Suspicions have surfaced among local workers that the new technology will further cut employment, which has dipped to 2,500 because of automation. In Canada, direct employment in the steel sector has declined by more than half since the 1970s, and from 35,000 in 1990 to about 22,000 today.
“It’s possible that there will be very little impact if they do it properly. The problem was that they didn’t consult with us, and so there’s just a lot of fear among workers, like am I going to lose my job,” said Meg Gingrich, assistant to United Steelworkers Canada national director Ken Neumann.
McQuade won’t say how many positions will ultimately be shed, but he notes hundreds of employees are eligible for retirement. He said the company has been transparent about why the conversion is needed and noted there would be a hybrid phase in which the existing and new technologies will run together. It may take until 2029 for a full transition to occur.

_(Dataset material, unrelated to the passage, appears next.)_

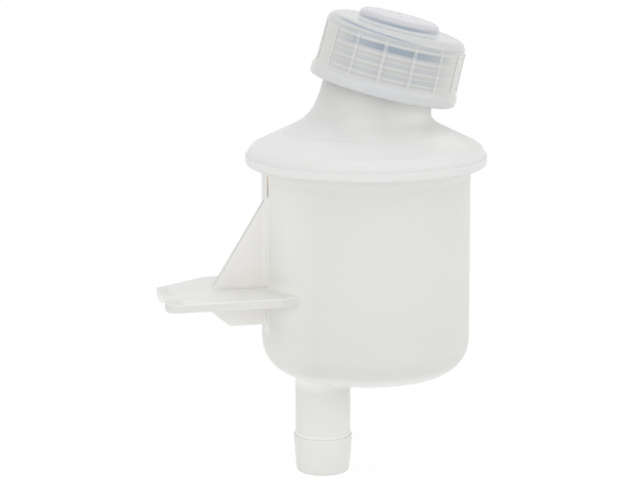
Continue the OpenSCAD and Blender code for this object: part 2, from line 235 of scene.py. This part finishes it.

Canada’s second-largest steelmaker isn’t alone as the industry adjusts to what McQuade describes as a new paradigm.
The federal government is also tapping into an $8-billion program supporting industrial decarbonization by investing $400 million in ArcelorMittal Dofasco, which is pursuing a $1.7-billion project to phase out coal-fired steelmaking at its facilities.
Canada’s largest producer of flat-rolled steel and the largest private sector employer in Hamilton said the project would reduce CO2 emissions by up to three million tonnes per year by 2030.
Higher Carbon Price Brings ‘Existential’ Change
Canada’s steelmakers say they are already among the greenest in the world, but the industry is striving to become net zero by 2050 when global demand is expected to soar by more than a third from current levels.
“When you have 16 million tonnes of CO2 emissions per year and $170 carbon price coming at you, we know we need to address it,” said Catherine Cobden, president and CEO of the Canadian Steel Producers Association.
She said the two conversion projects are part of a journey to net zero that is not going to be easy.
“I think for us it’s almost existential. We’re living in a country that has got significant climate objectives and strong regulatory and carbon pricing mechanisms to back those objectives.”
Cobden said achieving net zero is going to require a lot of investment and additional policy support from government. That includes procurement requirements that support the purchase of low-carbon steel and stimulate the transformation even further, she said.
At the recent COP 26 climate summit in Glasgow, Canada signed on to the Industrial Deep Decarbonization Initiative, whereby countries would require green factors to be considered for the purchase of materials, including steel.
The United States and the European Union also recently announced a commitment to negotiate the world’s first carbon-based sectoral arrangement on steel and aluminum trade by 2024. The deal, which would be open to other interested countries, would restrict access to their markets for dirty steel and limit access to countries—namely China—that dump steel and contribute to worldwide oversupply.
A carbon-based arrangement is expected to drive investment in green steel production, while the new US$1-trillion bipartisan infrastructure deal in the United States holds promise of increased demand for years to come, provided there are no limitations on cross-border trade, said Cobden.
Steel producers currently don’t receive a price premium for lower-carbon steel, but tighter procurement rules could boost demand for it, said Clean Energy Canada Policy Director Sarah Petrevan.
“Certainly as the market becomes more and more competitive, there might be a premium offered to who could ever produce the cleanest at the highest quality,” she told CP.
Achieving net zero will require the adoption of different clean technologies, particularly the use of green hydrogen, that is at the early stage of technology readiness, Petrevan added. “Right now, some of those technologies that the steel industry needs are not commercially available, or they’re commercially available but not commercialized to a point where they’re readily affordable.”